How to Make Better Decisions to Move Your Business Forward
So long as you base your decision-making on reactive thinking, you have a hustle, not a business.
Inside of your business, there are three levels of decision-making.
The problem is, most entrepreneurs are unaware of this, so they simply make whatever decision they think is best. In the beginning this is fine, because you build initial success and momentum through trial and error.
It helps to be the entrepreneur who breaks things and innovates, but as you scale your business from six to seven figures, you need to evolve from an entrepreneur into a CEO. You need to own your business so it no longer owns you, which requires a different level of thinking.

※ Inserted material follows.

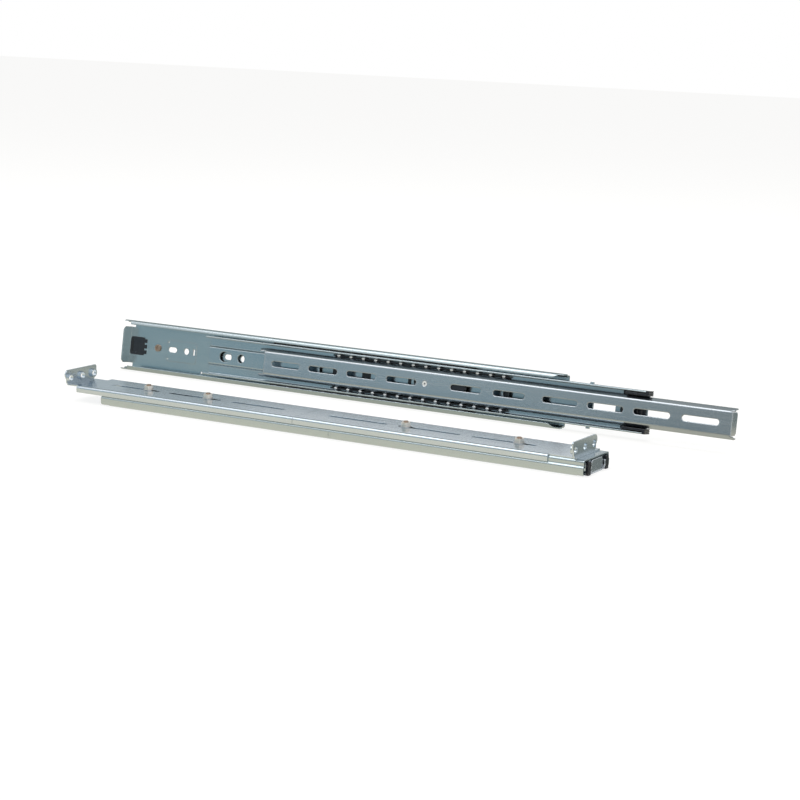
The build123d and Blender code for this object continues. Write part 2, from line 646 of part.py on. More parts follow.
def bracket_plate(x0, x1, lip_start, lip_end, slots):
    """A bracket's plate on the back of the slide, with a short lip along each edge."""
    half = OUTER_ROOT_HALF + BRACKET_GAP + BRACKET_SHEET
    fold = [
        (half, -BRACKET_SHEET, BRACKET_BEND),
        (half, BRACKET_LIP_DEPTH - BRACKET_SHEET, 0.0),
    ]
    plate = folded_sheet(fold, BRACKET_SHEET, Side.LEFT, x0, x1)
    reach = half + 1.0
    edge = half - BRACKET_LIP_CUT_WIDTH
    for start, end in ((x0 - 1.0, lip_start), (lip_end, x1 + 1.0)):
        if end - start > 1.01:
            plate -= both_sides(start, end, edge, reach, -BRACKET_SHEET - 1.0, BRACKET_LIP_DEPTH)
    for centre, length in slots:
        plate -= slot_cut(centre, length, BRACKET_SLOT_WIDTH, -BRACKET_SHEET - 1.0, 1.0)
    return plate


def rack_flange(x, direction):
    """The upstand that bolts to the rack post; direction is +1 where the post is in front."""
    top = -BRACKET_SHEET - FLANGE_RISE
    hole_z = -BRACKET_SHEET - RACK_HOLE_RISE
    right_side = [
        (FLANGE_FOOT_HALF, -BRACKET_SHEET / 2),
        (FLANGE_WAIST_HALF, hole_z / 2),
        (FLANGE_WAIST_HALF, hole_z + FLANGE_STEP_FOOT),
        (FLANGE_HALF, hole_z - FLANGE_STEP_HEAD),
        (FLANGE_HALF, top),
    ]
    left_side = [(-y, z) for y, z in reversed(right_side)]
    outline = Polyline(*right_side, *left_side, close=True)
    flange = extrude(Plane.YZ * make_face(outline), amount=-direction * BRACKET_SHEET)
    wide_end = -1 if direction < 0 else 0
    for end, radius in ((wide_end, FLANGE_WIDE_CORNER), (-1 - wide_end, FLANGE_TIGHT_CORNER)):
        top_corners = flange.edges().filter_by(Axis.X).group_by(Axis.Z)[0].sort_by(Axis.Y)
        flange = fillet(top_corners[end], radius)
    collar = Rot(0, 90, 0) * Cylinder(RACK_COLLAR_RADIUS, RACK_COLLAR_HEIGHT)
    collar_x = -direction * (BRACKET_SHEET + RACK_COLLAR_HEIGHT / 2)
    bore = Rot(0, 90, 0) * Cylinder(RACK_HOLE_RADIUS, 4 * (BRACKET_SHEET + RACK_COLLAR_HEIGHT))
    for index in (-1, 0, 1):
        place = Pos(0, index * RACK_HOLE_PITCH, hole_z)
        flange += Pos(collar_x, 0, 0) * place * collar
        flange -= place * bore
    return Pos(x, FLANGE_CENTRE, 0) * flange


def rear_bracket():
    """The long rear bracket: plate, narrow tongue and rack flange in one folded piece."""
    bracket = bracket_plate(
        REAR_FLANGE_X, BRACKET_JOIN_X, REAR_LIP_START, BRACKET_JOIN_X, REAR_BRACKET_SLOTS
    )
    tongue = REAR_TONGUE_END
    reach = OUTER_ROOT_HALF + 4.0
    bracket -= block(REAR_FLANGE_X - 1.0, tongue, -reach, -REAR_TONGUE_EDGE, -3.0, 6.0)
    return bracket + rack_flange(REAR_FLANGE_X, -1)


def front_bracket():
    """The front bracket, whose lips stop short of its rack flange."""
    start = BRACKET_JOIN_X + BRACKET_SEAM
    bracket = bracket_plate(
        start, FRONT_FLANGE_X, start, FRONT_LIP_END, FRONT_BRACKET_SLOTS
    )
    return bracket + rack_flange(FRONT_FLANGE_X, 1)


def slide_pieces(opening, packing):
    """Every piece of one slide, with each stage pulled out by the same opening."""
    middle_x = MIDDLE_CLOSED_X + opening
    inner_x = INNER_CLOSED_X + 2 * opening
    outer_cage_x = OUTER_CAGE_CLOSED_X + opening / 2
    inner_cage_x = INNER_CAGE_CLOSED_X + opening * 1.5
    outer_balls = ball_rows(
        OUTER_BALLS_PER_SIDE, OUTER_CAGE_LENGTH, OUTER_BALL_RADIUS, OUTER_BALL_Y, OUTER_BALL_Z
    )
    inner_balls = ball_rows(
        INNER_BALLS_PER_SIDE, INNER_CAGE_LENGTH, INNER_BALL_RADIUS, INNER_BALL_Y, INNER_BALL_Z
    )
    return {
        "outer_member": (0.0, [outer_member()]),
        "rear_bumper": (0.0, [rear_bumper()]),
        "bracket_studs": (0.0, bracket_studs(packing)),
        "stud_washers": (0.0, stud_washers(packing)),
        "stud_nuts": (0.0, stud_nuts(packing)),
        "outer_cages": (outer_cage_x, outer_cages()),
        "outer_balls": (outer_cage_x, outer_balls),
        "intermediate_member": (middle_x, [intermediate_member()]),
        "front_bumper": (middle_x, [front_bumper()]),
        "inner_cage": (inner_cage_x, [inner_cage()]),
        "inner_balls": (inner_cage_x, inner_balls),
        "inner_member": (inner_x, [inner_member()]),
        "lever_pin": (inner_x, [lever_pin()]),
        "release_lever": (inner_x, [release_lever()]),
    }


def placed(pieces, place, prefix):
    """The pieces of one rail, moved to where the rail stands."""
    nodes = {}
    for name, (x, solids) in pieces.items():
        moved = [place * Pos(x, 0, 0) * piece for piece in solids]
        nodes[prefix + name] = Compound(children=[solid for piece in moved for solid in piece.solids()])
    return nodes


def left_rail():
    """The left rail: closed, face down, its back and its two brackets on top."""
    pieces = slide_pieces(0.0, BRACKET_SHEET)
    pieces["rear_bracket"] = (0.0, [rear_bracket()])
    pieces["front_bracket"] = (0.0, [front_bracket()])
    place = Pos(0, SLIDE_HALF_HEIGHT, SLIDE_DEPTH) * Rot(180, 0, 0)
    return placed(pieces, place, "left_")


def right_rail():
    """The right rail: part way open, standing on its lower edge and leaning back."""
    turn = Rot(90 - RIGHT_RAIL_LEAN, 0, 0)
    foot = (turn * outer_member()).bounding_box().min.Z
    place = Pos(RIGHT_RAIL_SHIFT, RIGHT_RAIL_SET_BACK, -foot) * turn
    return placed(slide_pieces(RIGHT_OPENING, 0.0), place, "right_")


def main():
    """Builds both rails, centres them on their footprint and writes one file for each node."""
    nodes = {**left_rail(), **right_rail()}
    boxes = [node.bounding_box() for node in nodes.values()]
    centre_x = (min(box.min.X for box in boxes) + max(box.max.X for box in boxes)) / 2
    centre_y = (min(box.min.Y for box in boxes) + max(box.max.Y for box in boxes)) / 2
    os.makedirs("parts", exist_ok=True)
    for name, node in nodes.items():
        export_step(Pos(-centre_x, -centre_y, 0) * node, f"parts/{name}.step")


main()
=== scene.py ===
"""Looks for a pair of sliding server rails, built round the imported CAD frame.

The sheet metal, plastic and fasteners keep their CAD shapes and get procedural finishes here.
The bearing balls are faceted solids in the frame, so each row is replaced by smooth balls that
Geometry Nodes lay out on the same centres.
"""

import json
import logging
import math
from dataclasses import dataclass, field
from enum import Enum
from typing import Optional, Sequence, Union

import bpy
from mathutils import Matrix, Vector

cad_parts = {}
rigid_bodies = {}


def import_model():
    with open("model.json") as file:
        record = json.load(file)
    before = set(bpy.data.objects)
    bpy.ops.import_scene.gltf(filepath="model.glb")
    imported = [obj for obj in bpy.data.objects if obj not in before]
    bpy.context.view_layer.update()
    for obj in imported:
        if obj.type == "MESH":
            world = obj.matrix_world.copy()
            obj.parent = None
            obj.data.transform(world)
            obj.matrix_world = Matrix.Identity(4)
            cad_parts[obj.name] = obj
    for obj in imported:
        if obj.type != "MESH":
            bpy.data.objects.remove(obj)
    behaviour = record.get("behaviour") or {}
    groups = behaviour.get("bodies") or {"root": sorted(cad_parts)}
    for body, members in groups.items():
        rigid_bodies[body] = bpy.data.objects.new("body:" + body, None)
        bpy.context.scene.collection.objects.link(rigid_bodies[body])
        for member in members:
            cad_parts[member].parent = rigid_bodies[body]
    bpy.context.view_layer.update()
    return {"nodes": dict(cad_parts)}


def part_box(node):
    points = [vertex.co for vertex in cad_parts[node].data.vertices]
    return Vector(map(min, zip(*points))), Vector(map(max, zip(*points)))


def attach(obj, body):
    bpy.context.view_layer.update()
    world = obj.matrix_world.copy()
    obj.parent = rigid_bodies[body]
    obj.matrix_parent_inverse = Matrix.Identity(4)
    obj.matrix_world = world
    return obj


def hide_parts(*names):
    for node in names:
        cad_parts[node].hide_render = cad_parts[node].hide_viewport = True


LOG = logging.getLogger("server_rails")

MM = 0.001
WHITE = (1.0, 1.0, 1.0)

# The Mix node has sockets for each data type; these are its colour ones.
MIX_FACTOR, MIX_FIRST, MIX_SECOND = 0, 6, 7
MIX_RESULT = 2
BEVEL_SAMPLES = 6
NOISE_MIDDLE = 0.5

Colour = tuple[float, float, float]
Point = tuple[float, float, float]


class Rail(Enum):
    """The two rails of the pair."""

    RIGHT = "right_"
    LEFT = "left_"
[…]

Within your business there are three types:
- Reactive decision-making
- Proactive decision-making
- Strategic decision-making
In the beginning, most entrepreneurs base their decision-making on reactive thinking. You move at a fast pace, so it's near impossible to strategize and come up with a plan.
Your aim is to elevate through these three levels until you base the majority of your decisions on strategic thinking. In this article I'd like to explain how each level of decision-making works, and why it's vital to move from reactive to strategic as quickly as possible.
1. Reactive decision-making
Every entrepreneur begins here. You wake up each morning and feel like a firefighter putting out one flame after another. You have no idea where the next one will spring up, but you know it will at some point.
You react to everything around you, meaning you spend little time on the decisions you make. You never feel like you have enough time, and it's hard to feel like you're on top. Worse, you use a lot of your energy doing this, which means you have less of it to reserve for the things that matter within your business.
You don't feel in control, and neither does your team. It's chaos, and although it may seem like organized chaos, it's still chaos -- and successful businesses that scale from six to seven figures are not built on chaos.
So long as you base your decision-making on reactive thinking, you have a hustle, not a business. But, this changes once you elevate to the next level: proactive decision-making.
2. Proactive decision-making
Depending on your business and initial success, you can move into proactive decision-making rather quickly. This is the stage where you think 90 days in advance. You no longer wake up each day putting out fires; instead you wake up knowing what to do and when to do it.
This isn't to say there aren't fires that need dealing with, but you have people within your team doing this for you (allowing you to spend your time on more important matters).
Entering the proactive decision-making stage is an important period for an entrepreneur, because you now have enough time and energy to plan for the future. You begin to understand your cash flow, where you will be 90 days from now, and the general plan and process to get you from A to B.
As an entrepreneur it's vital you get to this level of thinking as soon as possible, because in this stage you can see what's coming at you before it reaches you. This allows you to proactively deal with obstacles and stop mistakes from spiraling out of control.
At this level of thinking, you take control of your business, but you aren't ready to truly own it until you step into the final level: strategic decision-making.
3. Strategic decision-making
The truth is, few entrepreneurs get to this stage, and it can take those that do years to think at a strategic level on a daily basis.
This is the promised land. Those who base their decision-making around strategic thinking are the ones who own the most impactful businesses, and those who enjoy true happiness, abundance and freedom.
At this level of strategic thinking, you not only know what's happening today and in the foreseeable future, but you appreciate where you're going over the next few years. This doesn't mean you have a bunch of annual goals or a vision board, because this can distract you from true strategic thinking.
What it does mean is, you understand the impact you're making: for yourself, your team, your audience and to your industry as a whole. You have a grander vision, and although you may not know the exact road map that will get you there, you understand the fundamentals on how you will do it.
Once you get to this level, everything changes. But, it can take you years to move through reactive to proactive to strategic decision-making, and some people never get there. The good news is, working through this process doesn't come down to talent or skill.
What drives this growth is your mindset, and you can make huge strides today by simply thinking about all this. Be aware of where you are, and commit to this idea of becoming a strategic thinker.
It isn't to say your entrepreneurial decision-making isn't needed, but if this is all you have, you will never own a business that impacts the world like you want it to.
From here on in, dedicate time each day so you can "think" about how you can stop fighting fires, and instead plan for the next 90 days. Find ways to delegate, outsource and kill certain tasks. Start thinking proactively, and then elevate to strategic decision-making so you can change the world.